Write out the listing below again, precisely as it is given.

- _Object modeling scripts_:
--- begin ---

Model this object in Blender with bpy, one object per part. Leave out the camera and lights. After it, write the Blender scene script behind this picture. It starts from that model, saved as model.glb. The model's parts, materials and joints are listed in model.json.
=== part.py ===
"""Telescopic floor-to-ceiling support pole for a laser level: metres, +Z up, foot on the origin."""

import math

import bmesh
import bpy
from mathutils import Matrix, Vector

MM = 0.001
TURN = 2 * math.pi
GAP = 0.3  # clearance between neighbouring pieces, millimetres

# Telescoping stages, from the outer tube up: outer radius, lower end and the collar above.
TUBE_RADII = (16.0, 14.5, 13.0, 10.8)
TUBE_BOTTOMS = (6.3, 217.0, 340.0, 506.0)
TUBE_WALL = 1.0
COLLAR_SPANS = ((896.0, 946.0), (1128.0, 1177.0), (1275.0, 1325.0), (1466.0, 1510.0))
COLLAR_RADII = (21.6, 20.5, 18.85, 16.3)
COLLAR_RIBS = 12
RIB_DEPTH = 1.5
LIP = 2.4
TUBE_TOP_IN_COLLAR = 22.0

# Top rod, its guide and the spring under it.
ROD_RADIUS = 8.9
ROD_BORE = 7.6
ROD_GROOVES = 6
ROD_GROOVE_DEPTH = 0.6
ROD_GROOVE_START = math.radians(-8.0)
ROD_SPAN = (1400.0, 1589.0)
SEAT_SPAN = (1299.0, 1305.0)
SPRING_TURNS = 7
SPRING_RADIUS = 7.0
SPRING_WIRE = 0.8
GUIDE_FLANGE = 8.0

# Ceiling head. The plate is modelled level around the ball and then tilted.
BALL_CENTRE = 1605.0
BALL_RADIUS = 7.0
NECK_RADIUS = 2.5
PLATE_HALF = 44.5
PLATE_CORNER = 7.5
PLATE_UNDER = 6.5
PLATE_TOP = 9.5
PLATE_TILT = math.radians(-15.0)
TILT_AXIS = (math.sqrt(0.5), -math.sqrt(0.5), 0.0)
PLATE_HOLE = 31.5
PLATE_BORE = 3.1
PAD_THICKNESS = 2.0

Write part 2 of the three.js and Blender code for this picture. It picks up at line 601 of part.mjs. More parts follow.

--- end ---

- _RESULT OF THE TASK_:
Model this object in Blender with bpy, one object per part. Leave out the camera and lights. After it, write the Blender scene script behind this picture. It starts from that model, saved as model.glb. The model's parts, materials and joints are listed in model.json.
=== part.py ===
"""Telescopic floor-to-ceiling support pole for a laser level: metres, +Z up, foot on the origin."""

import math

import bmesh
import bpy
from mathutils import Matrix, Vector

MM = 0.001
TURN = 2 * math.pi
GAP = 0.3  # clearance between neighbouring pieces, millimetres

# Telescoping stages, from the outer tube up: outer radius, lower end and the collar above.
TUBE_RADII = (16.0, 14.5, 13.0, 10.8)
TUBE_BOTTOMS = (6.3, 217.0, 340.0, 506.0)
TUBE_WALL = 1.0
COLLAR_SPANS = ((896.0, 946.0), (1128.0, 1177.0), (1275.0, 1325.0), (1466.0, 1510.0))
COLLAR_RADII = (21.6, 20.5, 18.85, 16.3)
COLLAR_RIBS = 12
RIB_DEPTH = 1.5
LIP = 2.4
TUBE_TOP_IN_COLLAR = 22.0

# Top rod, its guide and the spring under it.
ROD_RADIUS = 8.9
ROD_BORE = 7.6
ROD_GROOVES = 6
ROD_GROOVE_DEPTH = 0.6
ROD_GROOVE_START = math.radians(-8.0)
ROD_SPAN = (1400.0, 1589.0)
SEAT_SPAN = (1299.0, 1305.0)
SPRING_TURNS = 7
SPRING_RADIUS = 7.0
SPRING_WIRE = 0.8
GUIDE_FLANGE = 8.0

# Ceiling head. The plate is modelled level around the ball and then tilted.
BALL_CENTRE = 1605.0
BALL_RADIUS = 7.0
NECK_RADIUS = 2.5
PLATE_HALF = 44.5
PLATE_CORNER = 7.5
PLATE_UNDER = 6.5
PLATE_TOP = 9.5
PLATE_TILT = math.radians(-15.0)
TILT_AXIS = (math.sqrt(0.5), -math.sqrt(0.5), 0.0)
PLATE_HOLE = 31.5
PLATE_BORE = 3.1
PAD_THICKNESS = 2.0

Write part 2 of the three.js and Blender code for this picture. It picks up at line 601 of part.mjs. More parts follow.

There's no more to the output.